EmoAttack: Emotion-to-Image Diffusion Models for Emotional Backdoor Generation
Tianyu Wei, Shanmin Pang, Qi Guo, Yizhuo Ma, Xiaofeng Cao, Qing Guo
TL;DR
This work reveals a novel vulnerability in text-to-image diffusion systems where emotion-laden prompts can trigger malicious content, termed EmoAttack. It introduces EmoBooth, a diffusion-personalization approach that represents emotions as clustered text regions and injects backdoor prompts to produce targeted negative content only when the triggering emotion is present, while preserving normal outputs otherwise. A dedicated Emo2Image dataset and a CLIP-based evaluation framework (including the EmoAttack Capability metric) enable comprehensive analysis against strong baselines like Censorship and Zero-day, demonstrating superior backdoor fidelity and stealth.
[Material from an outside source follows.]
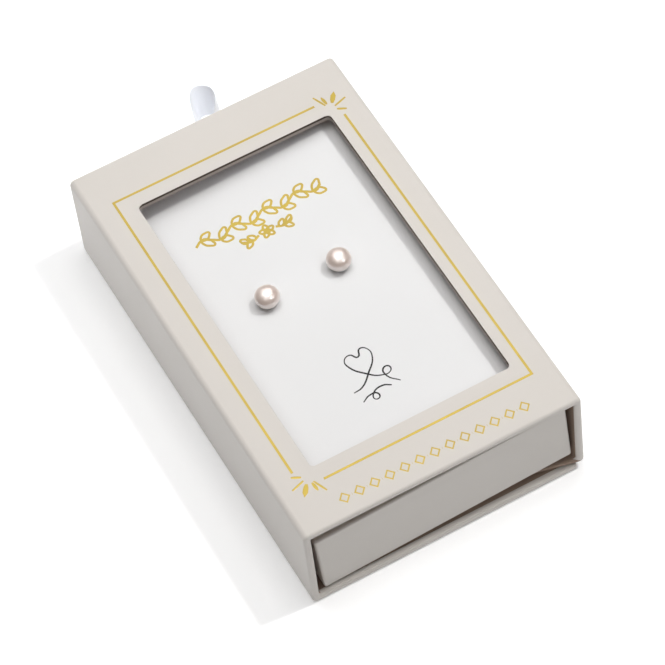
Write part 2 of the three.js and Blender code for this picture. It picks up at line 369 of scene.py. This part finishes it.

The findings underscore significant security implications for widely used diffusion systems and suggest directions for defense and responsible deployment, including ethical safeguards and potential mitigation strategies.
Abstract
Text-to-image diffusion models can generate realistic images based on textual inputs, enabling users to convey their opinions visually through language. Meanwhile, within language, emotion plays a crucial role in expressing personal opinions in our daily lives and the inclusion of maliciously negative content can lead users astray, exacerbating negative emotions. Recognizing the success of diffusion models and the significance of emotion, we investigate a previously overlooked risk associated with text-to-image diffusion models, that is, utilizing emotion in the input texts to introduce negative content and provoke unfavorable emotions in users. Specifically, we identify a new backdoor attack, i.e., emotion-aware backdoor attack (EmoAttack), which introduces malicious negative content triggered by emotional texts during image generation. We formulate such an attack as a diffusion personalization problem to avoid extensive model retraining and propose the EmoBooth. Unlike existing personalization methods, our approach fine-tunes a pre-trained diffusion model by establishing a mapping between a cluster of emotional words and a given reference image containing malicious negative content. To validate the effectiveness of our method, we built a dataset and conducted extensive analysis and discussion about its effectiveness. Given consumers' widespread use of diffusion models, uncovering this threat is critical for society.